What needs to be done:
Retype word for word the lines lying between the line containing "extrude(amount=tongue_width)" and the line containing "zip(*points))), Vector(map(max, zip(*points)))", together with those two lines themselves, and nothing besides.
++++ Given material ++++
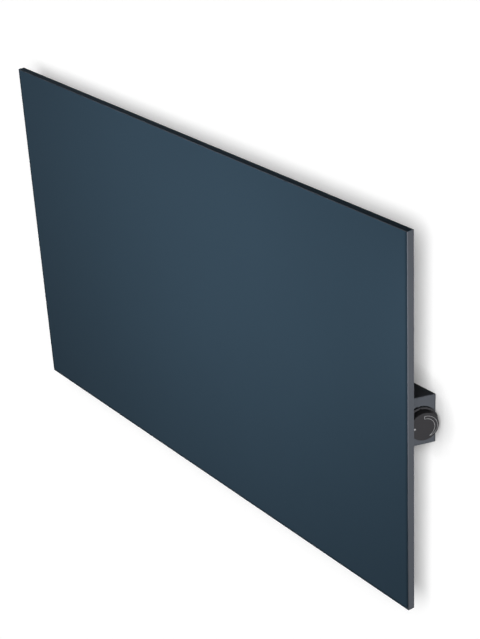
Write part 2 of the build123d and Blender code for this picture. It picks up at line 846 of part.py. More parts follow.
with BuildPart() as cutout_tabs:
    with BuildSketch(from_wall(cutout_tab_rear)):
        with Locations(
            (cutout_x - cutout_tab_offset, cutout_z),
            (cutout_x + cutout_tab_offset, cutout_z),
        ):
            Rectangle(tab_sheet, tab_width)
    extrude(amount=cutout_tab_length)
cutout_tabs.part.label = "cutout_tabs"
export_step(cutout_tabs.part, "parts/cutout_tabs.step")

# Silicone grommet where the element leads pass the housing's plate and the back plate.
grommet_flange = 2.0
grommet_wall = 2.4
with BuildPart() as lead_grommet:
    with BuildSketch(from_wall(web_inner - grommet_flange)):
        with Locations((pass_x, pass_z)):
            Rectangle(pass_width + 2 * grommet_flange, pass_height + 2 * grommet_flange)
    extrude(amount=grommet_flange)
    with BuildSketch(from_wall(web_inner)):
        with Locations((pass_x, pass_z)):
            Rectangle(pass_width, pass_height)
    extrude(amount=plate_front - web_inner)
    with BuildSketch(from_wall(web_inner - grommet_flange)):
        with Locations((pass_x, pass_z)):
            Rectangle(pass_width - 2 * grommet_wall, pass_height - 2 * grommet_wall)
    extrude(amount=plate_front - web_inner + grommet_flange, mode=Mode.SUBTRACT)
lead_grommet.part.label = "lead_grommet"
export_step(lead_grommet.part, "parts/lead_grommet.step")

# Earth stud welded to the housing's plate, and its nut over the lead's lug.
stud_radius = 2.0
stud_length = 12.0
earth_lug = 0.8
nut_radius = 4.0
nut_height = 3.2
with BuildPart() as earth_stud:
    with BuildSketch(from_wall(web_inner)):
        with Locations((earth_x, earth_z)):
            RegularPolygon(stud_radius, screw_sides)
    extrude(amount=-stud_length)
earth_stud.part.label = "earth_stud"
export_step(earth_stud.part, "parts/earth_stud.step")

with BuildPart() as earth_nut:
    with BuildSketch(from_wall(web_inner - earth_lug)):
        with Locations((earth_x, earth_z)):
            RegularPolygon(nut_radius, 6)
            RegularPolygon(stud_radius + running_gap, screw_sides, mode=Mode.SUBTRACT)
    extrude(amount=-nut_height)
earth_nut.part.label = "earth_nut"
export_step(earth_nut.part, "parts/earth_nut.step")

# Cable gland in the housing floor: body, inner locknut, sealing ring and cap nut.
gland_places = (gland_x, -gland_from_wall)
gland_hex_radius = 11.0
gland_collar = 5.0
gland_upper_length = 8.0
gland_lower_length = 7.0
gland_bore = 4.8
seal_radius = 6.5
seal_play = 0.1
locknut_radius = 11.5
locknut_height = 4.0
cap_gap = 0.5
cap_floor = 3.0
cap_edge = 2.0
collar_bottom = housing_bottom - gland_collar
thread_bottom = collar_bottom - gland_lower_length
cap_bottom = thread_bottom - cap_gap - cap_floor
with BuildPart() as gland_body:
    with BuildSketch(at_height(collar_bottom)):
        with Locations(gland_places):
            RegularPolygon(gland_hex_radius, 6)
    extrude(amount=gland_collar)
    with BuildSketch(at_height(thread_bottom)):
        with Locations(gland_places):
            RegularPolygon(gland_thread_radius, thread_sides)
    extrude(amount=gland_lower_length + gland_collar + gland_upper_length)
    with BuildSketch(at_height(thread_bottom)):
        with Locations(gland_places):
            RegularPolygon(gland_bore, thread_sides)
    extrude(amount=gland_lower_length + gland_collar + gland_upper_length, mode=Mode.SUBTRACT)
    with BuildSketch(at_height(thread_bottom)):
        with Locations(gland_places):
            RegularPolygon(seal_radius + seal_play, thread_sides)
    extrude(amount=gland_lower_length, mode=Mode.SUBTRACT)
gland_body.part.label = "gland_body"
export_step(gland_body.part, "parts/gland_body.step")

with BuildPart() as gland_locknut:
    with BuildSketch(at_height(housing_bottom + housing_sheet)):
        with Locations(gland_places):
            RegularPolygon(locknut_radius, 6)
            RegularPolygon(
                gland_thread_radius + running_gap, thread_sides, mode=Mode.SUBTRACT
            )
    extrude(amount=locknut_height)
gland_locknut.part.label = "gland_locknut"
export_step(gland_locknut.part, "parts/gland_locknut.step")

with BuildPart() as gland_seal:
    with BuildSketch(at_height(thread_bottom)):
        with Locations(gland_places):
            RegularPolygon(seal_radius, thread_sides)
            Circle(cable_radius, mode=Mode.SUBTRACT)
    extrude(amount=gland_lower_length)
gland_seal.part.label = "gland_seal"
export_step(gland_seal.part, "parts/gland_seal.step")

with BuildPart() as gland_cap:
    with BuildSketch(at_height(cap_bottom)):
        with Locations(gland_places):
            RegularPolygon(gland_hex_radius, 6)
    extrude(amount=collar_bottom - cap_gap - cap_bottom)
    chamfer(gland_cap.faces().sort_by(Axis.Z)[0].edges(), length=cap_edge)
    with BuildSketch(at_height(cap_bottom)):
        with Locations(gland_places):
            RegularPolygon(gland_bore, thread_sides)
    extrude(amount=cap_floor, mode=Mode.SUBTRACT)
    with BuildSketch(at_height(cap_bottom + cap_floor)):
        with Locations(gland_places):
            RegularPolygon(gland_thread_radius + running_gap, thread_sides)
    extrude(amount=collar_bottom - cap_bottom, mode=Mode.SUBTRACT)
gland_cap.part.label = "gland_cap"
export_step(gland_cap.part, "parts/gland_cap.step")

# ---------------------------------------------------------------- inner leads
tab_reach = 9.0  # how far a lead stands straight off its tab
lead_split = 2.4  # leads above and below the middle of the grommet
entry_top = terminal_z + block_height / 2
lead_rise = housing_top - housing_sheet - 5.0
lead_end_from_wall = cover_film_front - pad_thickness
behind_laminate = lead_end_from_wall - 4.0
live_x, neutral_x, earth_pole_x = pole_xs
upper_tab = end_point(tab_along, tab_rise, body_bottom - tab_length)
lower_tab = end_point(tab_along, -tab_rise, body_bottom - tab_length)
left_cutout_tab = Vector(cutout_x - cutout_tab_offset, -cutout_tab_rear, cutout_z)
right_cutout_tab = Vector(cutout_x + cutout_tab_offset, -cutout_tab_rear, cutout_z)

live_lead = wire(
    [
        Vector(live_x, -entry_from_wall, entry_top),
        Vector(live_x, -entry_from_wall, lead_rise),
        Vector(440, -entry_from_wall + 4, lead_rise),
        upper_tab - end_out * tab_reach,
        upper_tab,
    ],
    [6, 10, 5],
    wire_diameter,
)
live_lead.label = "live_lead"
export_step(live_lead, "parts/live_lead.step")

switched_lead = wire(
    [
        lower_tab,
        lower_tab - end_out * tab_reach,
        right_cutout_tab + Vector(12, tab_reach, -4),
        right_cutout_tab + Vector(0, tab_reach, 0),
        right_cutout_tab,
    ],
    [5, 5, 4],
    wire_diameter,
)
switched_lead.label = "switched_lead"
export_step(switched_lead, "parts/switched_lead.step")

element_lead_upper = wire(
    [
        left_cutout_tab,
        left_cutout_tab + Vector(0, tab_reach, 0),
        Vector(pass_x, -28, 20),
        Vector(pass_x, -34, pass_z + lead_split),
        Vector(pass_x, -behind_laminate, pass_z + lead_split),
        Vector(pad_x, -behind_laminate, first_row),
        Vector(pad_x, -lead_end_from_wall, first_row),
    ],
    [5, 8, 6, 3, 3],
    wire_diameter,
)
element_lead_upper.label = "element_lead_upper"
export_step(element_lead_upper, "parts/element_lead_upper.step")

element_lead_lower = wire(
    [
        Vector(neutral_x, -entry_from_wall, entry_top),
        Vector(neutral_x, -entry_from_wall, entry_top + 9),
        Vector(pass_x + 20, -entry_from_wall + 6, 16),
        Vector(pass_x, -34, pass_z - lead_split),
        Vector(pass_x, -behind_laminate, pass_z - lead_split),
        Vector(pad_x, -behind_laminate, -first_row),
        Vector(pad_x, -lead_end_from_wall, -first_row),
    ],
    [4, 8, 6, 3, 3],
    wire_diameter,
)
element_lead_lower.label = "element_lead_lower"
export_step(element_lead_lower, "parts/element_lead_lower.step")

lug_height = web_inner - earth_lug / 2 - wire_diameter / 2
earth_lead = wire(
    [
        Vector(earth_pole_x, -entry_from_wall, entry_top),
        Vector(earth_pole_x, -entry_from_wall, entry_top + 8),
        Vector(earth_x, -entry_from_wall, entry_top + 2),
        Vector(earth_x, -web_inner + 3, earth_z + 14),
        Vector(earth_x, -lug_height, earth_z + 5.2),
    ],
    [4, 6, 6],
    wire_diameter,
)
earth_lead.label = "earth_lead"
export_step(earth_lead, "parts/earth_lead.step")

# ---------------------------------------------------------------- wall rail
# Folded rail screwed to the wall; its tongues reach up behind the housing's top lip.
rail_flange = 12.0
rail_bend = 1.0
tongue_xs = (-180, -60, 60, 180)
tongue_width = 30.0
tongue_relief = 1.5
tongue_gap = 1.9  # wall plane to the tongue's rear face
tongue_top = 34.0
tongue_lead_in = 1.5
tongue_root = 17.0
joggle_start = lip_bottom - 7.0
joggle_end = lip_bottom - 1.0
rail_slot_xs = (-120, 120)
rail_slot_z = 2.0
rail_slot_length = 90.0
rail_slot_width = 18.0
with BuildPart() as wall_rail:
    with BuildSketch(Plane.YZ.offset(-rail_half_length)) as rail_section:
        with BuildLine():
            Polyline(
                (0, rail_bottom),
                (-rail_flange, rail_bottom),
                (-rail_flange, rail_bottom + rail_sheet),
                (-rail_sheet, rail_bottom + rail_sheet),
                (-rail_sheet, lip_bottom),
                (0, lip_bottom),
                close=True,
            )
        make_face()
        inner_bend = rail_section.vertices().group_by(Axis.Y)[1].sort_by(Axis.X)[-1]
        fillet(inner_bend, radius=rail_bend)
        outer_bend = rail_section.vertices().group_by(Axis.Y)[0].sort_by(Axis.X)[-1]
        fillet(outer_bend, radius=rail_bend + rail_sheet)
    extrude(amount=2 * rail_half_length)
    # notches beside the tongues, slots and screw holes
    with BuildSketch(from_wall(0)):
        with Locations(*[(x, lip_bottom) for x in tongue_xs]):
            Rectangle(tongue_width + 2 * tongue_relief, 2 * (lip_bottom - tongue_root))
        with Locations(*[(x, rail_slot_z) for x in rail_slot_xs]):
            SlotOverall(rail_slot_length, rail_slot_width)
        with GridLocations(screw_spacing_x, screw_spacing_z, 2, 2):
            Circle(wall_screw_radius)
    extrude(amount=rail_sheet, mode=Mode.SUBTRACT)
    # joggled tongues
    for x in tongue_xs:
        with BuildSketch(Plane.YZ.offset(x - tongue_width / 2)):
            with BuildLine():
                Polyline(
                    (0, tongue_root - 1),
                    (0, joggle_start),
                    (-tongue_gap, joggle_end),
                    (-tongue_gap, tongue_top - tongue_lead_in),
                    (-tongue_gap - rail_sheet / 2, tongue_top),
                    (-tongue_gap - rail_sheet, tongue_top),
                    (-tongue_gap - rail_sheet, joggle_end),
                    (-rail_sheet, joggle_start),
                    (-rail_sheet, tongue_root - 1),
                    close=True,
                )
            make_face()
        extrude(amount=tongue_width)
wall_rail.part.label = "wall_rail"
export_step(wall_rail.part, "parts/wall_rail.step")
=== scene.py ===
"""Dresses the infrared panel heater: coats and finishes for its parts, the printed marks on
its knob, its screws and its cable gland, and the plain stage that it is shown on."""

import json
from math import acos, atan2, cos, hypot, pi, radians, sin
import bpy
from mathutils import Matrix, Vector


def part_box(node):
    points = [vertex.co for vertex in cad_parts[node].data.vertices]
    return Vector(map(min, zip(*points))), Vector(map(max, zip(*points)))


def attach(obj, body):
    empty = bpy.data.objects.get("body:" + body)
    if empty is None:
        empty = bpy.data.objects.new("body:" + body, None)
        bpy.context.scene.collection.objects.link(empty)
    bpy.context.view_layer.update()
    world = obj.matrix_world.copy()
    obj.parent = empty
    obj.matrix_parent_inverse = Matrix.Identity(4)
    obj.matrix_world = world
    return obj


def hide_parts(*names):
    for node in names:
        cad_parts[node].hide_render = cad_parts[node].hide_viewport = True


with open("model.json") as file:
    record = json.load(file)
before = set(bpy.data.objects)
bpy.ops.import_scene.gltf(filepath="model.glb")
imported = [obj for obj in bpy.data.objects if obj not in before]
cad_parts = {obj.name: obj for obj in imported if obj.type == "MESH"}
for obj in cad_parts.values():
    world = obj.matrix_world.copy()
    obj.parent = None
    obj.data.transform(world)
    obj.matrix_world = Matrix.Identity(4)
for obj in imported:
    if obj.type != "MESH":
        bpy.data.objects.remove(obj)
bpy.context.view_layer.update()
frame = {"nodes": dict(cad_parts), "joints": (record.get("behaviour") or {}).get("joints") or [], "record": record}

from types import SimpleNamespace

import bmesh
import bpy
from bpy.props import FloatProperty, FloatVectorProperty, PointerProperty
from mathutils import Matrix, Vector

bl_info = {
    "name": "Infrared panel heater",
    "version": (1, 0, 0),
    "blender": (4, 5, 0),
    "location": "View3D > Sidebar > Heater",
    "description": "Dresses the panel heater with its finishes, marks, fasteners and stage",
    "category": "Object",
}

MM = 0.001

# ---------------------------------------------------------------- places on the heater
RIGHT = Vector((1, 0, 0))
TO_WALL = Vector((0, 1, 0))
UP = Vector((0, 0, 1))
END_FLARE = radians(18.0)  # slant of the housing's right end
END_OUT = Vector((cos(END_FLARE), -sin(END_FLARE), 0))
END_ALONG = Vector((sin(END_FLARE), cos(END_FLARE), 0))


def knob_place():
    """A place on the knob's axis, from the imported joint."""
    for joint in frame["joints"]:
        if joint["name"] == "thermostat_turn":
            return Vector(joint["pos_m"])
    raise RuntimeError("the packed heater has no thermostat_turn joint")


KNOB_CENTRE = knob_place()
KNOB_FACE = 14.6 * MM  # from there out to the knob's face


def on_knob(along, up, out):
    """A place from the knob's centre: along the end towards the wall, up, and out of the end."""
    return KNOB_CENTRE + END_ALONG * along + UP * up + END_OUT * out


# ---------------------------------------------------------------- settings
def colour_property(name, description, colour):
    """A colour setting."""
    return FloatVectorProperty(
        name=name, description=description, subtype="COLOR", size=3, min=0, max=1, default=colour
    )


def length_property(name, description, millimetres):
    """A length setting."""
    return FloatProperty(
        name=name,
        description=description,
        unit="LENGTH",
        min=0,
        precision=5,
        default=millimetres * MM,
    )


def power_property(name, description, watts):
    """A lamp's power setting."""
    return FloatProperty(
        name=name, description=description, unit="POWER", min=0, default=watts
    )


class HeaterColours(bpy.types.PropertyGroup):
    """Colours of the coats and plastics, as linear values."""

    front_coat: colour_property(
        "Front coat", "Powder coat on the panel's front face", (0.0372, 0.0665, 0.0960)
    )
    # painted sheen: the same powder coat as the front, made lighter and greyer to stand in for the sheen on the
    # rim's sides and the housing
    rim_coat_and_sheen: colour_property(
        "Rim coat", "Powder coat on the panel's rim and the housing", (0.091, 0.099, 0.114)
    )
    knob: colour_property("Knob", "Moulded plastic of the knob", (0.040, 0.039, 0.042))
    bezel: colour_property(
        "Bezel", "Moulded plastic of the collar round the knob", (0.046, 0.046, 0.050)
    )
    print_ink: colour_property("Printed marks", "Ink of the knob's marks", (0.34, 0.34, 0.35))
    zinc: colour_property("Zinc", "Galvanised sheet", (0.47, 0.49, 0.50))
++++
Problem solution:
        extrude(amount=tongue_width)
wall_rail.part.label = "wall_rail"
export_step(wall_rail.part, "parts/wall_rail.step")
=== scene.py ===
"""Dresses the infrared panel heater: coats and finishes for its parts, the printed marks on
its knob, its screws and its cable gland, and the plain stage that it is shown on."""

import json
from math import acos, atan2, cos, hypot, pi, radians, sin
import bpy
from mathutils import Matrix, Vector


def part_box(node):
    points = [vertex.co for vertex in cad_parts[node].data.vertices]
    return Vector(map(min, zip(*points))), Vector(map(max, zip(*points)))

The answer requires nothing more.